Written request:
Give the number of lines in the data that hold the word "objects", and nothing else.

Data extract:

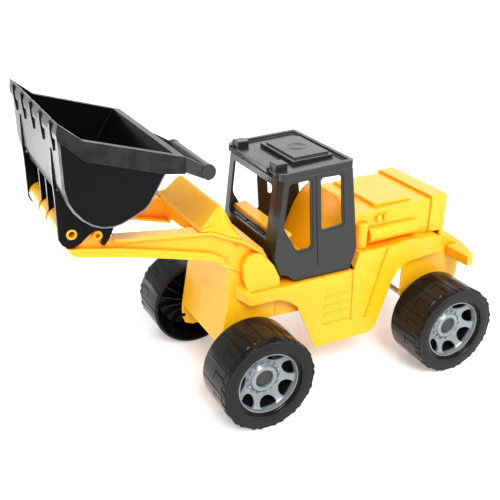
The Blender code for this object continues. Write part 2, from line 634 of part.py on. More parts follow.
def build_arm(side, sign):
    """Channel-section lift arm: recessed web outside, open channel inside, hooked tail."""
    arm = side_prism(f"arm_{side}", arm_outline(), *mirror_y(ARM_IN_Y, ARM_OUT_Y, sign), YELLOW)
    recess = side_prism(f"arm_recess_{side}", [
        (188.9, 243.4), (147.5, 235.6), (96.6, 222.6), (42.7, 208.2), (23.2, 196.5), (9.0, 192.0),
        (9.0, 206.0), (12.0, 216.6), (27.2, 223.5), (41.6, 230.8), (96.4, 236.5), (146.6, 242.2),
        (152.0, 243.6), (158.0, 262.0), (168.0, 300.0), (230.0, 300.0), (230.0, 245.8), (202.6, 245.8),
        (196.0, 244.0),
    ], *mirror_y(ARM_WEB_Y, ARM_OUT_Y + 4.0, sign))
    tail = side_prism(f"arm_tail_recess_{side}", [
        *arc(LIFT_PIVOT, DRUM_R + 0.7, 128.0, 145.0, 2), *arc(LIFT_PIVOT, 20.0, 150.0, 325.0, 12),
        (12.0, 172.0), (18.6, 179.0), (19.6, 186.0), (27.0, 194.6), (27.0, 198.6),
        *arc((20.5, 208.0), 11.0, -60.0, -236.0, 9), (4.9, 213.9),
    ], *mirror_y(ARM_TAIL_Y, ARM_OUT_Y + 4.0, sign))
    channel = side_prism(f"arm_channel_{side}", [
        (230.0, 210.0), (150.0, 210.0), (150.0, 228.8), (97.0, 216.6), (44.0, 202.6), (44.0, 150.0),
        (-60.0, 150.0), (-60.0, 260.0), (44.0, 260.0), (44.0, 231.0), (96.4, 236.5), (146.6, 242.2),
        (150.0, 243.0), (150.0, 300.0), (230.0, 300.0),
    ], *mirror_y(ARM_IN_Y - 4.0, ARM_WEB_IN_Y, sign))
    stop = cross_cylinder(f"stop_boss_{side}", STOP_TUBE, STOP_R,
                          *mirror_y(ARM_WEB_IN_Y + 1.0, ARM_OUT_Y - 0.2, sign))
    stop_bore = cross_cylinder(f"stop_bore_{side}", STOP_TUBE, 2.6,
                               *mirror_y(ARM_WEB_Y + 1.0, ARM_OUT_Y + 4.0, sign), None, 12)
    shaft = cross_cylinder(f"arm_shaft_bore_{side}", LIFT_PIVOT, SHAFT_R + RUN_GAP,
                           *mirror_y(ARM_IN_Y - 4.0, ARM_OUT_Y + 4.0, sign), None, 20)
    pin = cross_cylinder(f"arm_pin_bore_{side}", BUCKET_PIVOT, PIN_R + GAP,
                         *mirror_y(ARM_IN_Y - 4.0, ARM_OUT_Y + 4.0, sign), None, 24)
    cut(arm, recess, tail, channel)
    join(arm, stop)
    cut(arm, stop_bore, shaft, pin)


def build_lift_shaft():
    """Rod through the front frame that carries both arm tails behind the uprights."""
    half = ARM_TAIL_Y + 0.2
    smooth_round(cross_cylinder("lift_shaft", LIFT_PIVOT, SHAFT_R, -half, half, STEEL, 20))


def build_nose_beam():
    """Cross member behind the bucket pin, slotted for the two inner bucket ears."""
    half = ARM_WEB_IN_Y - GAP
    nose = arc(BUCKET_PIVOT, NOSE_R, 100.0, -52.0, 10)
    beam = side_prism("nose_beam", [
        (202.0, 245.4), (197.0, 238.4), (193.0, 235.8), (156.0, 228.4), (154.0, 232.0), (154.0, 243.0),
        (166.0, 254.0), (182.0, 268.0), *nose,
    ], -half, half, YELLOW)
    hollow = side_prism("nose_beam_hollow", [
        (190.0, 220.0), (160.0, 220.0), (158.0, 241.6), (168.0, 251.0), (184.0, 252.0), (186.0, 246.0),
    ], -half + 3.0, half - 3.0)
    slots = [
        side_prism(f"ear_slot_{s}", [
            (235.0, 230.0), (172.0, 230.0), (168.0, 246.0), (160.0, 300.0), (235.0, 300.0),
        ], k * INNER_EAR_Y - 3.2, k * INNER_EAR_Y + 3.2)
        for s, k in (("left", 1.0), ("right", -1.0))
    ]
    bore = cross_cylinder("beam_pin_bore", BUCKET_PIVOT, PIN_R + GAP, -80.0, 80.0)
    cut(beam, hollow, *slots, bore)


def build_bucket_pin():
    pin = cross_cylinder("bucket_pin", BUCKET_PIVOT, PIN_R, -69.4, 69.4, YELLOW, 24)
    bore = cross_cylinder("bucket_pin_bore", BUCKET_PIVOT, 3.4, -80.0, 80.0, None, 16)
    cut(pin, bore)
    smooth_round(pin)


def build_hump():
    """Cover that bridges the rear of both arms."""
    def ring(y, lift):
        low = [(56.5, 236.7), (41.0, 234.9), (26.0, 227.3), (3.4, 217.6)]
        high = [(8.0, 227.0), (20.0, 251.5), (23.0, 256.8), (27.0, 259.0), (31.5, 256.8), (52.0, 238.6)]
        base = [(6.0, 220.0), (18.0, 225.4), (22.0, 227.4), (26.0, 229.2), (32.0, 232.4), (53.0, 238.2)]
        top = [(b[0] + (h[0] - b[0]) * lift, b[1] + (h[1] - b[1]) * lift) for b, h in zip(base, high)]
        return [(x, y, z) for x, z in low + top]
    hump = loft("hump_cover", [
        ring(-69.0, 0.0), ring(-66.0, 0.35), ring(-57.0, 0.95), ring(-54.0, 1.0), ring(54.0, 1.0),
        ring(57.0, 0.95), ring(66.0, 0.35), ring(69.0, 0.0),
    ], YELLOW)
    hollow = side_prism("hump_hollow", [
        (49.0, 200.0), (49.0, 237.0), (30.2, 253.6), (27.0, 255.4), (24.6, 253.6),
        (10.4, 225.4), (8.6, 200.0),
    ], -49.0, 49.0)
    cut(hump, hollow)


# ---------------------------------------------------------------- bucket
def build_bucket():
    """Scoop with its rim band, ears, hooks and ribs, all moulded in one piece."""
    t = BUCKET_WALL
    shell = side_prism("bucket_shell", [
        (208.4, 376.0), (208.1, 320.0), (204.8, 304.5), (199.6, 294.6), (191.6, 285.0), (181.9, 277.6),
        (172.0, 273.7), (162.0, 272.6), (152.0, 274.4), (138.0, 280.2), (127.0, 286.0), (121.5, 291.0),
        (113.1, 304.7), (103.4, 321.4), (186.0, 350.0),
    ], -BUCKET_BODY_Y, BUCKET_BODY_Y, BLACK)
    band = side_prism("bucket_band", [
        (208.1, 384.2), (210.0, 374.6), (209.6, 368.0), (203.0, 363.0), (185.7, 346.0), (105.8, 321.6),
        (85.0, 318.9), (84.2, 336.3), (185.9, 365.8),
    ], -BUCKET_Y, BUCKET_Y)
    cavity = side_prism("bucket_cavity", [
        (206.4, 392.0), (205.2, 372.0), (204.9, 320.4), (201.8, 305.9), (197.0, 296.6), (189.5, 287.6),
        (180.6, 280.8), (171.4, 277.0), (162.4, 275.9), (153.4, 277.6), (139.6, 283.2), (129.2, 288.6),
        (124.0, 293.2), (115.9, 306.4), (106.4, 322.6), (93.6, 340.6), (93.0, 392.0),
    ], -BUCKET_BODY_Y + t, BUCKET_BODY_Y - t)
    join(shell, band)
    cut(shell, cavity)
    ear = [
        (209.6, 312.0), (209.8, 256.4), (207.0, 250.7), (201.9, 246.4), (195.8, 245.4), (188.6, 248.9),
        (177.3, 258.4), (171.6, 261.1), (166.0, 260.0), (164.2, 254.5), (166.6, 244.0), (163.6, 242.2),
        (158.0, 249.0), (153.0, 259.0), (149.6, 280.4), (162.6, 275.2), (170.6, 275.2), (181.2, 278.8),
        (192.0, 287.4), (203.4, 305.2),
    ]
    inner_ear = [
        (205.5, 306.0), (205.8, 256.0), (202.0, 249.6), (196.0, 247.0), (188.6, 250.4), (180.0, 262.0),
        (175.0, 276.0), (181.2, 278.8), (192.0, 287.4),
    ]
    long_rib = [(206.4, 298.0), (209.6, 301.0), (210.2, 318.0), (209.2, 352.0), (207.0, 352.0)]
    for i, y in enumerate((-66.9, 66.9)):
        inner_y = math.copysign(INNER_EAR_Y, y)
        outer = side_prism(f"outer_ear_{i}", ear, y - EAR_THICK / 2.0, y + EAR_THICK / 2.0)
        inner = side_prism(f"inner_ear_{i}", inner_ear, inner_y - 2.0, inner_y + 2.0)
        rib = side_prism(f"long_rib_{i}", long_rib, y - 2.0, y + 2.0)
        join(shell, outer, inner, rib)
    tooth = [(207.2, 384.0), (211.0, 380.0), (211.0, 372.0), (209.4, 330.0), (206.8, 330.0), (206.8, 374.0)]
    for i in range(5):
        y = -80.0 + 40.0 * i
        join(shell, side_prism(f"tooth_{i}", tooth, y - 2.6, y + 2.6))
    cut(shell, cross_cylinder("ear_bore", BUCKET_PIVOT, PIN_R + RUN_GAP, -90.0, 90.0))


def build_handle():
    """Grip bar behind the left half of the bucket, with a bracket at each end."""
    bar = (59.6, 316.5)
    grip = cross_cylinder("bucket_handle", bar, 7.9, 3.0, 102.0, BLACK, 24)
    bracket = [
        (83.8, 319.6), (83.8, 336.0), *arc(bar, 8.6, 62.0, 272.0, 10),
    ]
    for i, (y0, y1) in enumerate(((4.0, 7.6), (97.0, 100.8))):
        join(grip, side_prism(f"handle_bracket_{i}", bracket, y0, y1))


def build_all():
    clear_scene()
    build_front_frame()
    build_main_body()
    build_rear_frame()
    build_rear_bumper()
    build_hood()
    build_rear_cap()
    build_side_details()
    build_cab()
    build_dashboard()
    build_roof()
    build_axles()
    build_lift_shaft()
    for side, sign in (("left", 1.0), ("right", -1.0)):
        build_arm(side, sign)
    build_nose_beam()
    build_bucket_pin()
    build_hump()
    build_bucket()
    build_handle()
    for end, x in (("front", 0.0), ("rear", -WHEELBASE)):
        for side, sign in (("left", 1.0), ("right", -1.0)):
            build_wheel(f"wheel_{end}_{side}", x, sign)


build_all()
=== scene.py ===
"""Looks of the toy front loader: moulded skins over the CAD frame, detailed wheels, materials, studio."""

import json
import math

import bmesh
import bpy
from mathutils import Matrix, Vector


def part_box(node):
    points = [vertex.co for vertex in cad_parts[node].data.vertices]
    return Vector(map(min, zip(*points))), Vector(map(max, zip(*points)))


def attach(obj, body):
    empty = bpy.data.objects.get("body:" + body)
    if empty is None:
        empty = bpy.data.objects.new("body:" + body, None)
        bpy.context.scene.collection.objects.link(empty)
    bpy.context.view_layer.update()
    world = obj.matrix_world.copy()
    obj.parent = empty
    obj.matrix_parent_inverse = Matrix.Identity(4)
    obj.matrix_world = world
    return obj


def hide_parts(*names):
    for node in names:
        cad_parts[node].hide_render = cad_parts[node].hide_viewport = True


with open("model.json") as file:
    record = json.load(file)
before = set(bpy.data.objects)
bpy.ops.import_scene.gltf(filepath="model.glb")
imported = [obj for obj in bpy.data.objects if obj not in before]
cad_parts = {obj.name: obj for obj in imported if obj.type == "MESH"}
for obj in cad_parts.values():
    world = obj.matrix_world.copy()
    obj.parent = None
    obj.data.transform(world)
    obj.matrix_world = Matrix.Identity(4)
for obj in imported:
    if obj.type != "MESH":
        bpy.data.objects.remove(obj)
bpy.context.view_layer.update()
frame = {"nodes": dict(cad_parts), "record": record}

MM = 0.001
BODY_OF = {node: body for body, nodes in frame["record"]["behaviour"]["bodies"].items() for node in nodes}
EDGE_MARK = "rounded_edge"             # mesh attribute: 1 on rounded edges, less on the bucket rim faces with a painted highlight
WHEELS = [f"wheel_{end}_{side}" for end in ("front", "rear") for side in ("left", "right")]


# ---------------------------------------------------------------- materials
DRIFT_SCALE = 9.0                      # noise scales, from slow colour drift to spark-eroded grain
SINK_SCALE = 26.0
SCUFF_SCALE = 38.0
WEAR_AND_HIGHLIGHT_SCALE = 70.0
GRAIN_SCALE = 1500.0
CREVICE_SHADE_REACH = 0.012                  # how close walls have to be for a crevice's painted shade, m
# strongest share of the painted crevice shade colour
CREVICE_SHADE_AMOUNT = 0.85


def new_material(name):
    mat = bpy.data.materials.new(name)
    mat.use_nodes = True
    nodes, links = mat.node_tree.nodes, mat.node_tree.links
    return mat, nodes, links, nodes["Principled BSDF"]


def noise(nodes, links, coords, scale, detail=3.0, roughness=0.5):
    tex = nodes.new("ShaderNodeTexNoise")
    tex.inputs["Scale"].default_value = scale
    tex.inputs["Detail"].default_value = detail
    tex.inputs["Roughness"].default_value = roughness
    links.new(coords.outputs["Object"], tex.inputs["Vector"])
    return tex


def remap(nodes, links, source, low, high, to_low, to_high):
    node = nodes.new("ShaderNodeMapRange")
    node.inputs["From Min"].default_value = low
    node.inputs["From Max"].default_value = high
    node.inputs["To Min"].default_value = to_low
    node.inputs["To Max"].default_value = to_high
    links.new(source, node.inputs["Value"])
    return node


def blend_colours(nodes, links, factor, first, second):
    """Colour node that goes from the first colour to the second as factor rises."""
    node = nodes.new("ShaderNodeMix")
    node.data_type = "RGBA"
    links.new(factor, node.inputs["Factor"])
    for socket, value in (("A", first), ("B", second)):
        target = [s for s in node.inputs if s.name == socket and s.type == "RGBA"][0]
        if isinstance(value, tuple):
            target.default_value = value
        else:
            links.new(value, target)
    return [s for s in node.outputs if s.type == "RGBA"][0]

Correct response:
6